__EXERCISE__:
Copy out the entries exactly, from the first line to the last.

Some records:
....
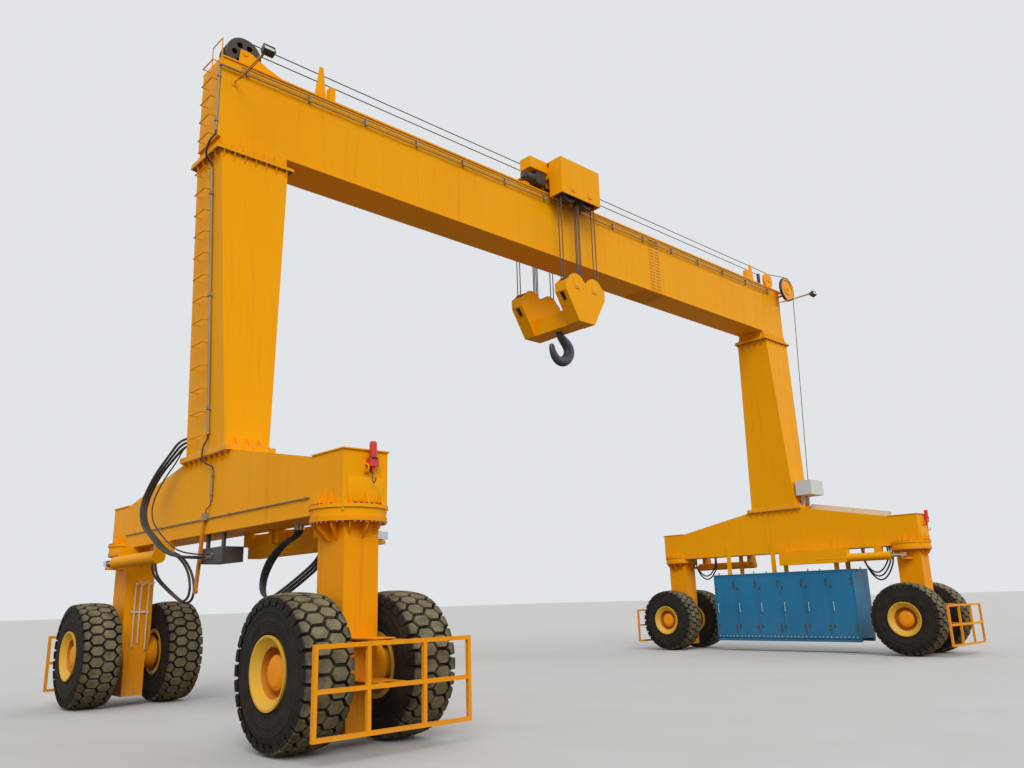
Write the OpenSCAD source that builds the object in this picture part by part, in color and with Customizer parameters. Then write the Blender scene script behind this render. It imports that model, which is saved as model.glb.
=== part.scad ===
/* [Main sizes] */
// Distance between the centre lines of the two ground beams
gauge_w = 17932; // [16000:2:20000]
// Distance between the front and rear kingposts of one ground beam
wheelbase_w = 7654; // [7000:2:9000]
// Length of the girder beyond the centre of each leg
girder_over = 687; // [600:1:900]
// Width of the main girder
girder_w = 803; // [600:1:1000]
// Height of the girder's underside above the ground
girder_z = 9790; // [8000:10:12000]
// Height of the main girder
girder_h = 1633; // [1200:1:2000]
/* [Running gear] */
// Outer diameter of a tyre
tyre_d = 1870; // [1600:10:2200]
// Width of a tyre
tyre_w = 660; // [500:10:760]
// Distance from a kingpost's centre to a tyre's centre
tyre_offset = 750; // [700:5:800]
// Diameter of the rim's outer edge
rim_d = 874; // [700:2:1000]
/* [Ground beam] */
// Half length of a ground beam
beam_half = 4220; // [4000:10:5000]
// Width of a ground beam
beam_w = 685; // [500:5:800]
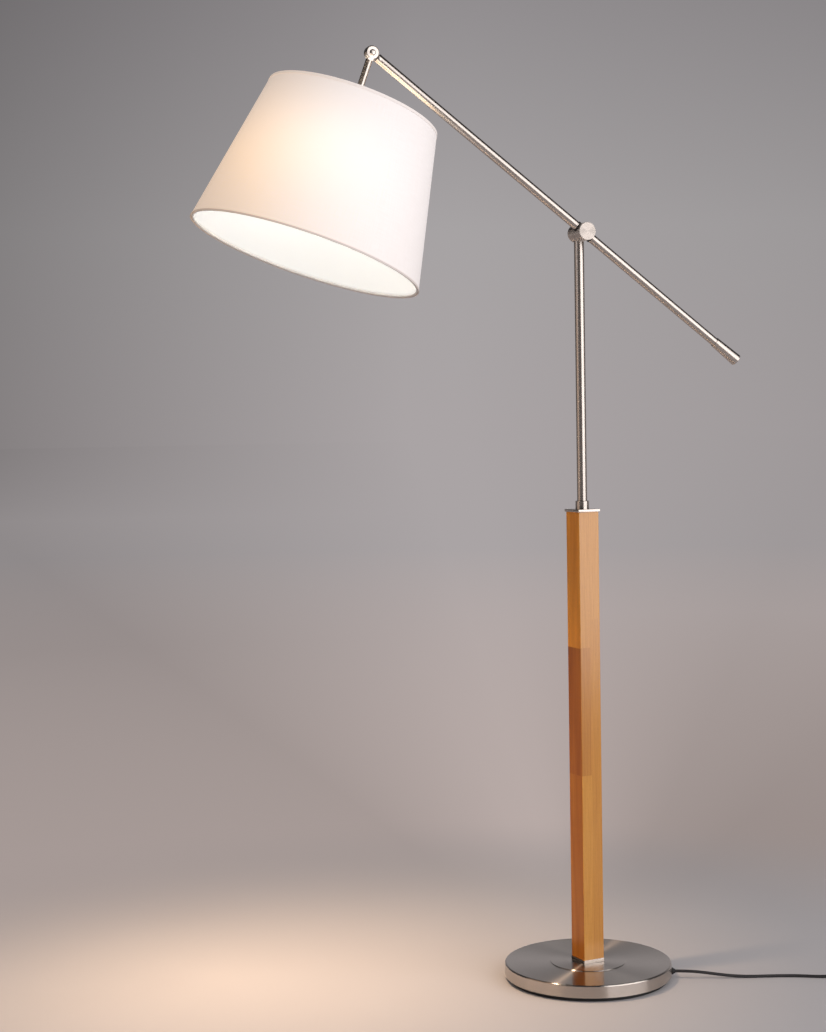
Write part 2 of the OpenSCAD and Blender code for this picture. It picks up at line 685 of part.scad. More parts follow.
....
__FINAL RESULT__:
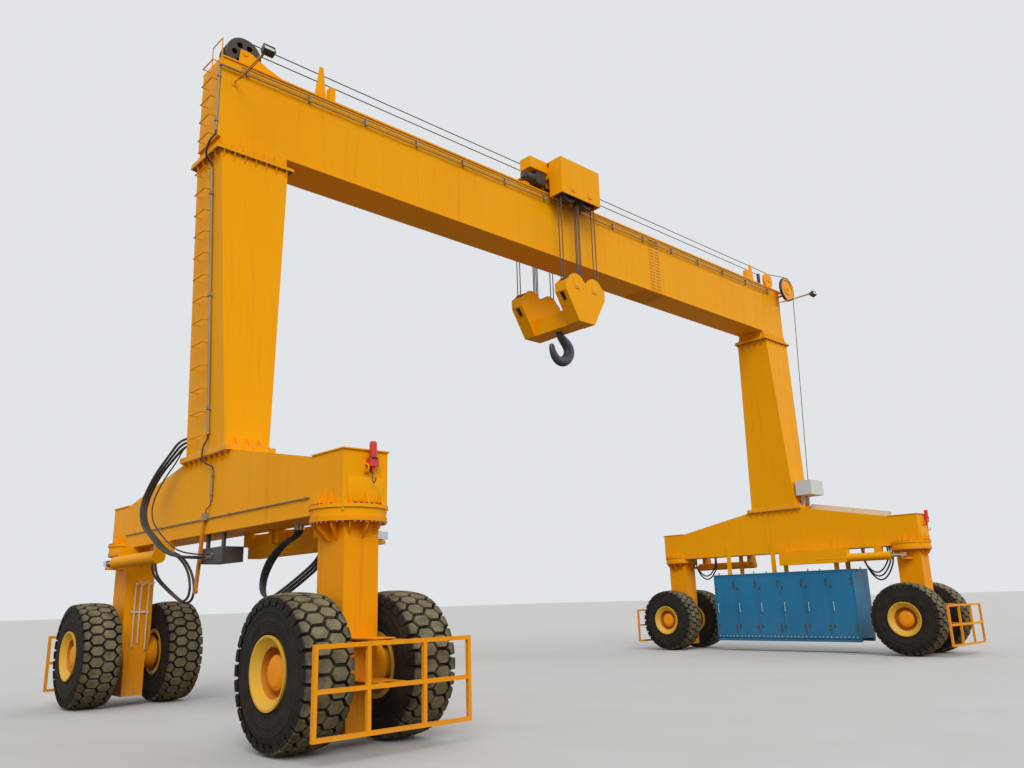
Write the OpenSCAD source that builds the object in this picture part by part, in color and with Customizer parameters. Then write the Blender scene script behind this render. It imports that model, which is saved as model.glb.
=== part.scad ===
/* [Main sizes] */
// Distance between the centre lines of the two ground beams
gauge_w = 17932; // [16000:2:20000]
// Distance between the front and rear kingposts of one ground beam
wheelbase_w = 7654; // [7000:2:9000]
// Length of the girder beyond the centre of each leg
girder_over = 687; // [600:1:900]
// Width of the main girder
girder_w = 803; // [600:1:1000]
// Height of the girder's underside above the ground
girder_z = 9790; // [8000:10:12000]
// Height of the main girder
girder_h = 1633; // [1200:1:2000]
/* [Running gear] */
// Outer diameter of a tyre
tyre_d = 1870; // [1600:10:2200]
// Width of a tyre
tyre_w = 660; // [500:10:760]
// Distance from a kingpost's centre to a tyre's centre
tyre_offset = 750; // [700:5:800]
// Diameter of the rim's outer edge
rim_d = 874; // [700:2:1000]
/* [Ground beam] */
// Half length of a ground beam
beam_half = 4220; // [4000:10:5000]
// Width of a ground beam
beam_w = 685; // [500:5:800]
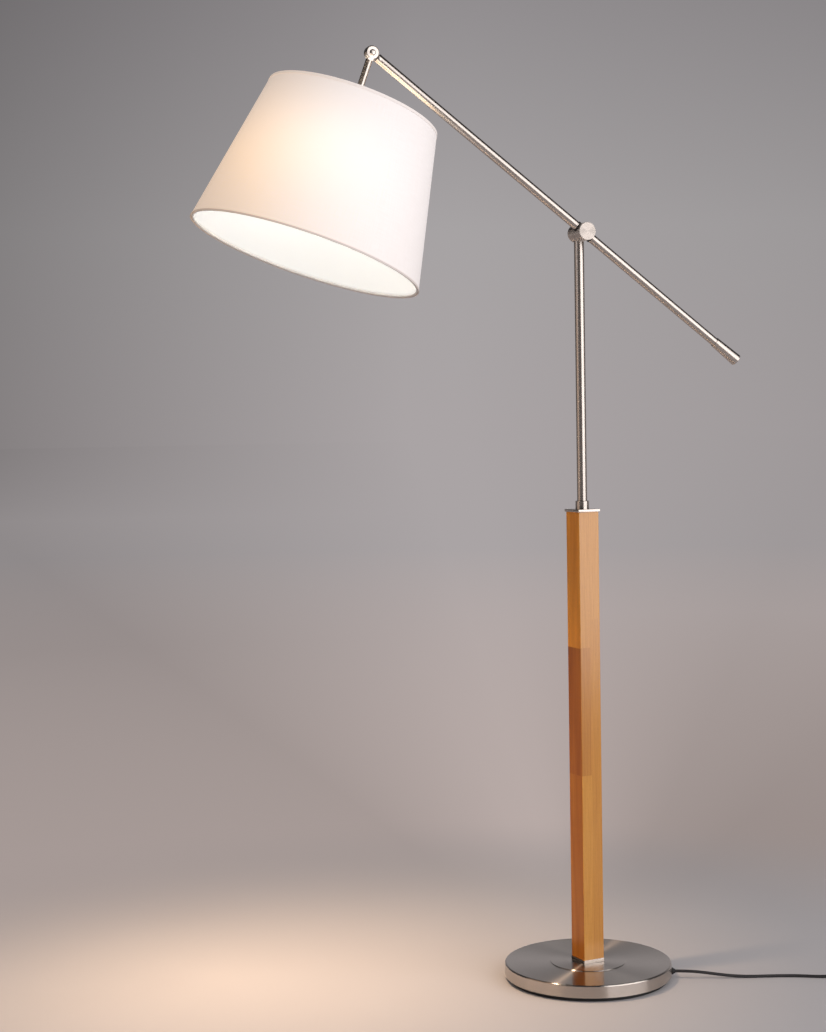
Write part 2 of the OpenSCAD and Blender code for this picture. It picks up at line 685 of part.scad. More parts follow.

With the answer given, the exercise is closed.